• AIM OF THE EXERCISE:
Write every line of the material out exactly as shown.

--- begin ---

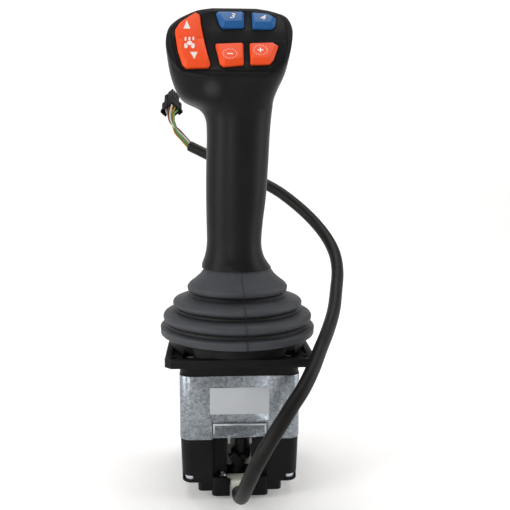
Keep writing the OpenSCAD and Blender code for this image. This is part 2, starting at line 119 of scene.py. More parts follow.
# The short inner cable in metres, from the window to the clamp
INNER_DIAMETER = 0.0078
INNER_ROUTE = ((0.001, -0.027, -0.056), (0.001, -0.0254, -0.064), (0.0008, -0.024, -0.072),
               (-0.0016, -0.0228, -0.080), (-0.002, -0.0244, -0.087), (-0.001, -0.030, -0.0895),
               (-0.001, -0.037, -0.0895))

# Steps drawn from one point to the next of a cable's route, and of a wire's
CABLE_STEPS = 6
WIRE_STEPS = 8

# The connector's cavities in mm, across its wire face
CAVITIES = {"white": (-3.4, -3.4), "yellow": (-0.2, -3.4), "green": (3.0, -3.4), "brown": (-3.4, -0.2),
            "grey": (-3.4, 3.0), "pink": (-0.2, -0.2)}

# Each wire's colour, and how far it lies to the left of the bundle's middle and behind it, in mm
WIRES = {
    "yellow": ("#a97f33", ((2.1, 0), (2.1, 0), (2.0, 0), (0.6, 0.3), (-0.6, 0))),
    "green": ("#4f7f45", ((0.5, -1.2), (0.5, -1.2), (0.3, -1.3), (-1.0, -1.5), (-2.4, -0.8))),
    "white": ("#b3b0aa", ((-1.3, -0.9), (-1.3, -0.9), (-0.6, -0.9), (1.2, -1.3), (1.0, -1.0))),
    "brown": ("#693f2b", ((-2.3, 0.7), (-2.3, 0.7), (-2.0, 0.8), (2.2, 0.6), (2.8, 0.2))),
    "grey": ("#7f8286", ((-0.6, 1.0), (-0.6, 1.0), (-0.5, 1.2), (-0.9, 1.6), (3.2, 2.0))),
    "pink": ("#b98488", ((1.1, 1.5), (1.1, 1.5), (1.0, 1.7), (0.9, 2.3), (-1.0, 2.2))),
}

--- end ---

• SOLUTION:
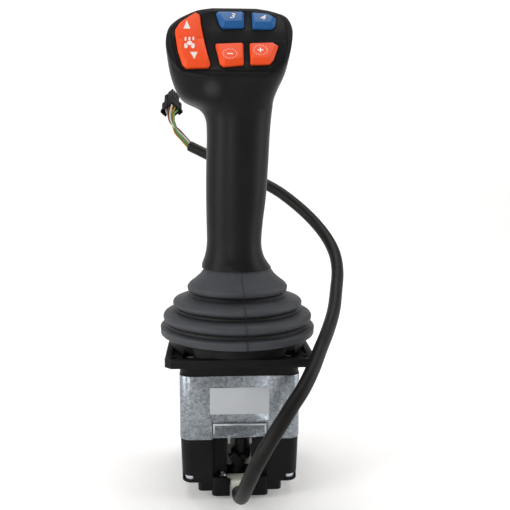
Keep writing the OpenSCAD and Blender code for this image. This is part 2, starting at line 119 of scene.py. More parts follow.
# The short inner cable in metres, from the window to the clamp
INNER_DIAMETER = 0.0078
INNER_ROUTE = ((0.001, -0.027, -0.056), (0.001, -0.0254, -0.064), (0.0008, -0.024, -0.072),
               (-0.0016, -0.0228, -0.080), (-0.002, -0.0244, -0.087), (-0.001, -0.030, -0.0895),
               (-0.001, -0.037, -0.0895))

# Steps drawn from one point to the next of a cable's route, and of a wire's
CABLE_STEPS = 6
WIRE_STEPS = 8

# The connector's cavities in mm, across its wire face
CAVITIES = {"white": (-3.4, -3.4), "yellow": (-0.2, -3.4), "green": (3.0, -3.4), "brown": (-3.4, -0.2),
            "grey": (-3.4, 3.0), "pink": (-0.2, -0.2)}

# Each wire's colour, and how far it lies to the left of the bundle's middle and behind it, in mm
WIRES = {
    "yellow": ("#a97f33", ((2.1, 0), (2.1, 0), (2.0, 0), (0.6, 0.3), (-0.6, 0))),
    "green": ("#4f7f45", ((0.5, -1.2), (0.5, -1.2), (0.3, -1.3), (-1.0, -1.5), (-2.4, -0.8))),
    "white": ("#b3b0aa", ((-1.3, -0.9), (-1.3, -0.9), (-0.6, -0.9), (1.2, -1.3), (1.0, -1.0))),
    "brown": ("#693f2b", ((-2.3, 0.7), (-2.3, 0.7), (-2.0, 0.8), (2.2, 0.6), (2.8, 0.2))),
    "grey": ("#7f8286", ((-0.6, 1.0), (-0.6, 1.0), (-0.5, 1.2), (-0.9, 1.6), (3.2, 2.0))),
    "pink": ("#b98488", ((1.1, 1.5), (1.1, 1.5), (1.0, 1.7), (0.9, 2.3), (-1.0, 2.2))),
}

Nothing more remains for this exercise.